Corn Soup with Rivels - Midwest Heritage Recipe

Historic Mennonite Recipe for Corn Soup with Rivels - Midwestern Cuisine | Bake Like A Buckeye
There is nothing like reading a vintage cookbook to give you a time and feel of a place. I inherited my grandma's first edition copy of Mennonite Community Cookbook and have found myself immersed in early 20th century recipes. To my thinking, this is about the perfect age for a cookbook because it is modern enough for me to mostly understand the terms and directions, but old enough that the cookbook hasn't embraced too many brand name products or convenience foods.

But behold...here is a convenience food of the early 1900s made with ingredients from the farm.

Historic Mennonite Recipe for Corn Soup with Rivels - Midwestern Cuisine | Bake Like A Buckeye


Rivels are made as a sort of 'shortcut' noodle - no rolling out or cutting required. It's easy to picture a farm wife, tired from a long day's work turning to a recipe like this to feed herself and her family quickly, and well. While most soups benefit from a longer simmer, this one is actually best served within a few minutes of the rivels getting done, which only takes about three minutes. When your kitchen is stocked with basic staples and you have a root cellar of vegetables that need a long braise, a recipe like this is a godsend when you need a quick meal. This is the simplest of dishes, made up of ingredients from the farm or easily acquired locally...corn, flour, an egg, a little milk, and some salt will give you a nourishing and hearty soup.

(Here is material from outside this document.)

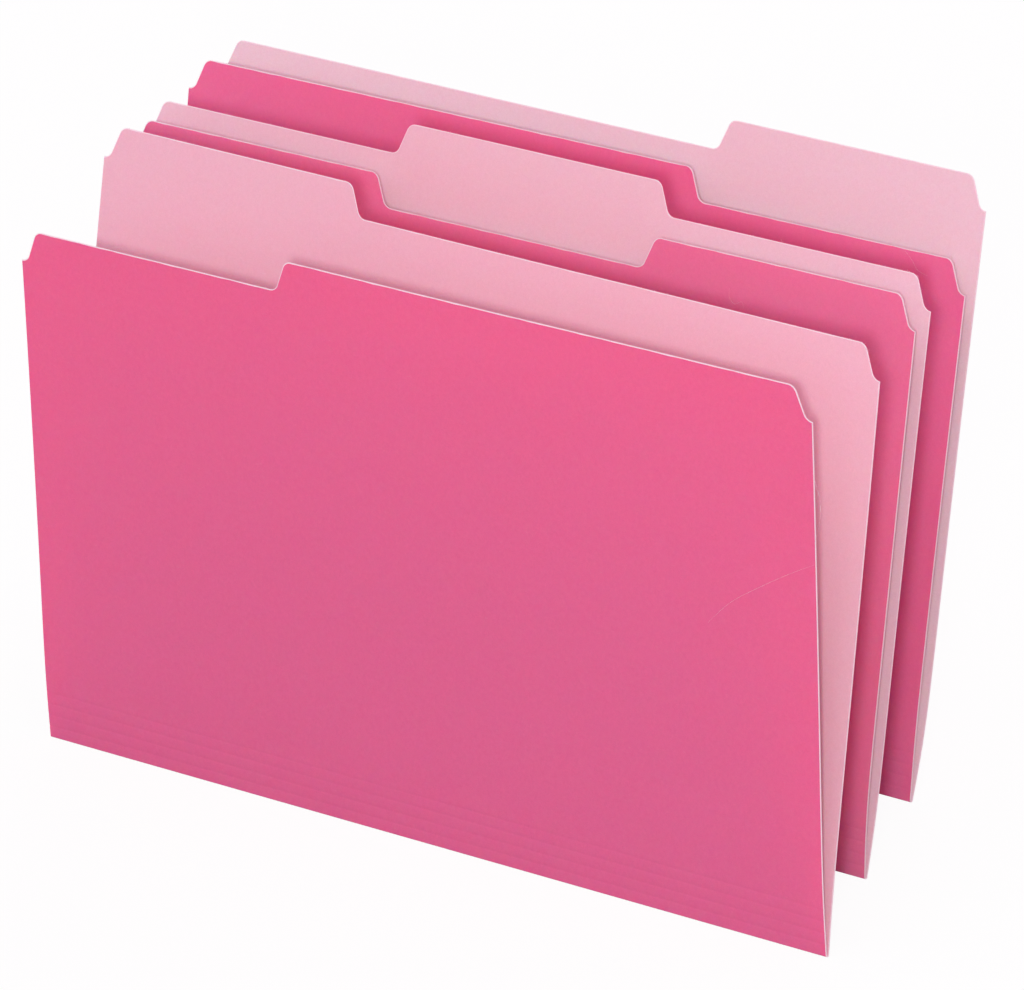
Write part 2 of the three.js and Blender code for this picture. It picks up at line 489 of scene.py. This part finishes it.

Corn Soup with Rivels from Mennonite Community Cookbook - Midwestern cuisine | Bake Like A Buckeye


This soup would work well with additional veggies - carrots, onions, and celery all would fit - but you could quickly find yourself encroaching on its status as a convenience dish. Adding dried chives and herbs is a good way to get extra flavor and nutrition without much additional effort. If you've got a little extra time and some corncobs, you could make a quick stock by covering your cobs with water and cooking for no more than 30 minutes.

Corn Soup with Rivels
Adapted from Mennonite Community Cookbooks

4-6 corncobs*
2 quarts water
2 cups fresh or frozen sweet corn
1 tablespoon dried chives
1/4 tsp dried thyme
1/4 tsp dried oregano
1 egg
1 cup milk
1-1/3 cups flour
Salt

Cover your corncobs with the water in a large pot, add half teaspoon or so of salt. Bring to a boil and simmer, for 10-30 minutes. Remove the cobs, then add the chives, herbs, and sweet corn. Bring to a gentle boil.

Mix together the egg, milk, flour, and a 1/4 tsp or so of salt. 

With the soup just barely boiling, slowly drizzle in the rivel batter off of a spoon. The colander method works well too, depending on the design of your colander. Slowly drizzle in the batter to get bite sized rivels. Cook gently for about 3 minutes. Rivels will be pasta like when finished. Add more salt if you like. Remove from heat and serve right away.

*I keep a couple of bags of corncobs in my freezer. When you're freezing sweetcorn or just cutting corn off the cob, stick the cobs in a large bag and freeze. They are a great addition to broths or soups throughout the winter! If it happens to be corn season when you're making this, use the same technique with fresh cobs.